Brook is a small village and civil parish in the borough of Ashford in Kent, England, centred 4.5 mi east-northeast of the town of Ashford.

==Geography==
Brook is in a gently rolling valley top immediately south of the North Downs. The brook referred to rises here and flows east to join the combined East and West Stour, that is, the River Great Stour. The south-east fifth of the parish is woodland. The human population of this area rose by 3 during the 10 years to the 2011 United Kingdom census.

==Brook Rural Museum==
The Brook Rural Museum conserves and exhibits the agricultural and rural history of East Kent. Its collections date from the 18th century and tell the story of farming and rural life in the Garden of England from the age of the horse through to the Industrial Revolution and beyond.

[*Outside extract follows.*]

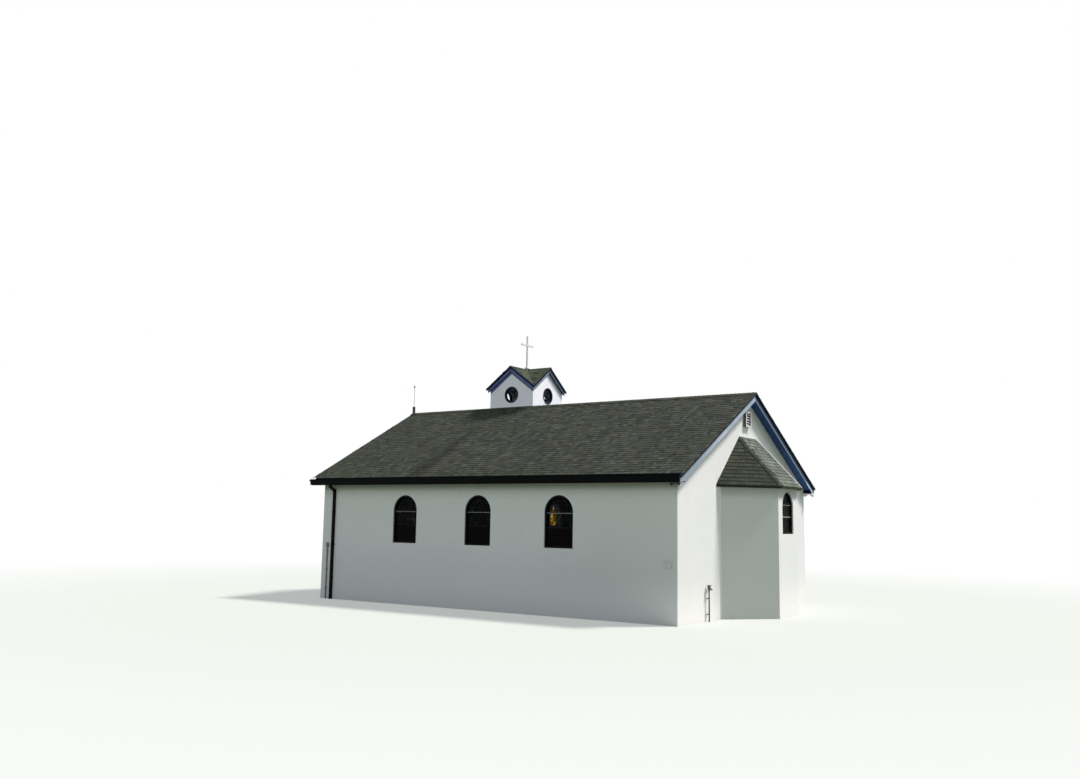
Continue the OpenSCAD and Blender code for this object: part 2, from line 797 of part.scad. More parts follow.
// Pair of floodlights on a box under a corner of the roof, turned down and away from each other
module floodlight_pair(x_out, y_dir) {
    y = y_dir * (half_w + eave_over * 0.7);
    plate = [180, 60, 26];
    neck_d = 44;
    neck_l = 50;
    lamp_d = 92;
    lamp_l = 60;
    translate([half_l + x_out, y, soffit_z]) union() {
        translate([-plate[0] / 2, -plate[1] / 2, -plate[2]]) cube(plate);
        for (side = [-1, 1])
            translate([side * 25, 0, -plate[2]]) rotate([0, side * 112, 0]) {
                cylinder(d = neck_d, h = neck_l, $fn = pipe_fn);
                translate([0, 0, neck_l]) cylinder(d1 = neck_d, d2 = lamp_d, h = lamp_l, $fn = pipe_fn);
            }
    }
}

module corner_floodlights() {
    color("dimgray") floodlight_pair(15, -1);
    color("white") floodlight_pair(115, 1);
}

nave_floor();
apse_floor();
near_wall();
far_wall();
door_wall_near();
door_wall_far();
door_gable();
apse_end_wall_near();
apse_end_wall_far();
apse_end_gable();
apse_near_wall();
apse_far_wall();
apse_front_wall();
near_roof_slope();
far_roof_slope();
ridge_cap();
near_eave_box();
far_eave_box();
apse_end_rake();
door_end_rake();
near_gutter();
far_gutter();
near_downspout();
far_downspout();
near_window_frames();
far_window_frames();
near_window_glass();
far_window_glass();
apse_roof();
apse_window_frame();
apse_window_glass();
door_frame();
door_leaf_near();
door_leaf_far();
cupola_walls();
cupola_roof();
cupola_barge_boards();
cupola_window_rims();
cupola_window_glass();
cross();
ridge_rod();
gable_vent();
standpipe();
wall_fittings();
corner_floodlights();
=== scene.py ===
import math
import bmesh
import bpy
import numpy as np
from mathutils import Matrix


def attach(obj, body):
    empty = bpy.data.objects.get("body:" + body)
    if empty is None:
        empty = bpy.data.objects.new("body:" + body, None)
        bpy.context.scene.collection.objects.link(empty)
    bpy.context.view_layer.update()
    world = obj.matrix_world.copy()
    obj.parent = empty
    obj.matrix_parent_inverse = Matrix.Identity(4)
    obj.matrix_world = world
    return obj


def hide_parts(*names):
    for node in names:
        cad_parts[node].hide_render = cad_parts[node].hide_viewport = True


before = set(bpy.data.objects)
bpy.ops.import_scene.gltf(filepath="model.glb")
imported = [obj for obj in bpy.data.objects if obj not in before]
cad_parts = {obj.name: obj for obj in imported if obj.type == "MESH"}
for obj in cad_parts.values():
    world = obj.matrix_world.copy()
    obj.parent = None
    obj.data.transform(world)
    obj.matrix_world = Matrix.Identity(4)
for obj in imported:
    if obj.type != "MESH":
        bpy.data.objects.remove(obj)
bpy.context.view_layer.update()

# Camera, daylight and floor. The camera stands at eye height off the corner between a long
# wall and the apse, looks a little upwards, and takes in the whole chapel. A soft sun comes from
# behind the apse end, and the pale floor runs out into a white surround.
def unit(vector):
    """The vector at length 1."""
    return np.asarray(vector, float) / np.linalg.norm(vector)


def set_up(made, x_way, y_way, z_way, place=(0.0, 0.0, 0.0)):
    """Links an object to the scene with its axes along three unit vectors, at a place."""
    placed = np.eye(4)
    placed[:3, :4] = np.column_stack([x_way, y_way, z_way, place])
    made.matrix_world = Matrix(placed.tolist())
    bpy.context.scene.collection.objects.link(made)


lens_px, frame_px = 1006.74, 1080.0
yaw, pitch, roll = 0.6007, 0.1292, 0.0164
ahead = np.array([-math.sin(yaw) * math.cos(pitch), math.cos(yaw) * math.cos(pitch), math.sin(pitch)])
level = np.array([math.cos(yaw), math.sin(yaw), 0.0])
above = np.cross(level, ahead)
right = math.cos(roll) * level + math.sin(roll) * above
up = math.cos(roll) * above - math.sin(roll) * level

camera = bpy.data.objects.new("camera", bpy.data.cameras.new("camera"))
camera.data.sensor_fit = "HORIZONTAL"
camera.data.sensor_width = 36.0
camera.data.lens = camera.data.sensor_width * lens_px / frame_px
camera.data.clip_end = 300.0
set_up(camera, right, up, -ahead, (15.767, -24.405, 2.266))
bpy.context.scene.camera = camera
bpy.context.scene.view_settings.view_transform = "Standard"

to_sun = unit([1.0, 1.05, 2.16])
across_sun = unit(np.cross([0.0, 0.0, 1.0], to_sun))
sun = bpy.data.objects.new("sun", bpy.data.lights.new("sun", "SUN"))
sun.data.energy = 4.93
sun.data.color = (1.0, 0.945, 0.925)
sun.data.angle = math.radians(10.0)
set_up(sun, across_sun, np.cross(to_sun, across_sun), to_sun)


class Wire:
    """The output of a shader node. Sums and comparisons of wires and numbers turn into Math nodes."""

    def __init__(self, socket):
        self.socket, self.tree = socket, socket.id_data

    def math(self, operation, other=0.5, swapped=False, clamp=False):
        """One Math node on this wire and another wire or number, which comes first if swapped."""
        first, second = (other, self) if swapped else (self, other)
        return shade(self.tree, "Math", {0: first, 1: second}, operation=operation, use_clamp=clamp)[0]

    def __add__(self, other):
        return self.math("ADD", other)

    def __sub__(self, other):
        return self.math("SUBTRACT", other)

    def __rsub__(self, other):
        return self.math("SUBTRACT", other, swapped=True)

    def __mul__(self, other):
        return self.math("MULTIPLY", other)

    def __truediv__(self, other):
        return self.math("DIVIDE", other)

    def __gt__(self, other):
        return self.math("GREATER_THAN", other)

    def __lt__(self, other):
        return self.math("LESS_THAN", other)

    def __abs__(self):
        return self.math("ABSOLUTE")


def plug(socket, value):
    """Links an input to a wire, or sets it to a number, a vector or a colour."""
    if isinstance(value, Wire):
        value.tree.links.new(value.socket, socket)
    else:
        socket.default_value = (*value, 1.0) if socket.type == "RGBA" and len(value) == 3 else value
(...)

It is housed in a magnificent 14th-century grange barn and a 19th-century oast house and managed by the Wye Rural Museum Trust.

==History==
The 11th century Grade I listed parish church is dedicated to St Mary. There is also a Baptist chapel. The church of St. Mary, erected about 1075, is of stone, in the Early Norman style, and has a tower containing 3 bells: the tower was struck by lightning in 1896, and the northwest corner destroyed, but was restored in 1899: there are 160 sittings. John Betjeman described the church as "unaltered early Norman church ... a massive church which carries its longevity more convincingly than many older and tidier churches".